Clueless. Like the Goldman Sachs VP I once gave a ride to with her gigantic suitcase from her downtown workplace. What's a tip?


----------



## KrisThuy (Aug 6, 2014)

its not really their fault
uber tells customer tips is included hahah
u just have to tell them that tip isnt included


----------



## puber (Aug 31, 2014)

Tip Is illegal on uber. You can get your driver in trouble


----------



## jakob (Jul 16, 2014)

As I drive to the airport we talk about uber and the tipping situation, dude gets upset that all this time he thought tip was included, he claims he's always GOOD AT TIPPING and gets on his phone to make sure what I am saying is true.... He finds out that only Uber taxi is only tip included..... Arrived at destination gets his luggage, says thanks and walks away lol but I did get to shake his hand


----------



## TrafficSlayer (Aug 16, 2014)

jerseymc said:


> "We want to spurge a little so we order UberX"
> 
> Synopsis:
> As I was driving towards the airport tonight, I got a ping at the airport. I call right away to get their exact location and let them know the make, model and color of my vehicle and ETA to them. We located each other easily, pull over and got out, I load their suitcases in the trunk and got back in the car. We informally greet each other and I start the trip and see a destination of Central Park West address.
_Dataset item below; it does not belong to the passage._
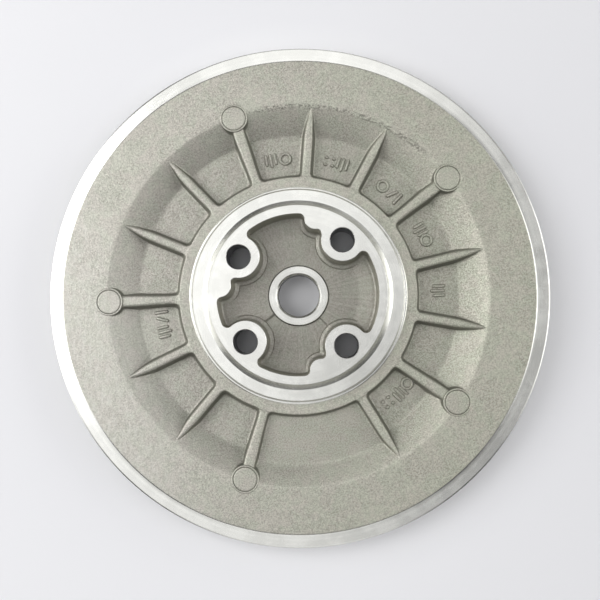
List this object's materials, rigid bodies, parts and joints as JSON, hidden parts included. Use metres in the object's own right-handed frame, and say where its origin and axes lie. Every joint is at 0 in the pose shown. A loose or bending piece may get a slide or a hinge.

As I started driving, they proceed to tell me they're newly wed couple and coming back from their honeymoon. So I congrats them for their union of matrimony. Then she proceed to tell me this is the very end of their honeymoon so she want to spurge a little instead of taking the cab. I wanted so much to tell her we're cheaper than taxi and to stop being cheap and order Uber black but didn't want to spoil their final descend to reality. I got them to their destination without a hiccup, got out and took the luggage out of the trunk. In hoping to get at least couple of dollars instead they grab their belongings and took off like the thoroughbred at the Belmont.
> ...


3 stars is generous of you. Airport rides are generally flat rate, so i start them at 4 stars. Tippers get 5 stars. If you don't tip and then also: take water or candy, have heavy/large/lots of luggage, demean me in any way (saying things like do you also have a real job? ), or live in a really expensive place or discuss money, then i start deducting stars pretty heavily when you don't tip.


----------



## TrafficSlayer (Aug 16, 2014)

jakob said:


> As I drive to the airport we talk about uber and the tipping situation, dude gets upset that all this time he thought tip was included, he claims he's always GOOD AT TIPPING and gets on his phone to make sure what I am saying is true.... He finds out that only Uber taxi is only tip included..... Arrived at destination gets his luggage, says thanks and walks away lol but I did get to shake his hand


So, no tip huh? Did he also 3 star you? Lol


----------



## Oc_DriverX (Apr 29, 2014)

puber said:


> Tip Is illegal on uber. You can get your driver in trouble


Illegal???? Where do you get this information? Do you really believe what you are saying? Tipping will not get your driver in trouble. If the driver is begging for tips, that is a different thing. But, there is NOTHING wrong with a driver accepting a tip.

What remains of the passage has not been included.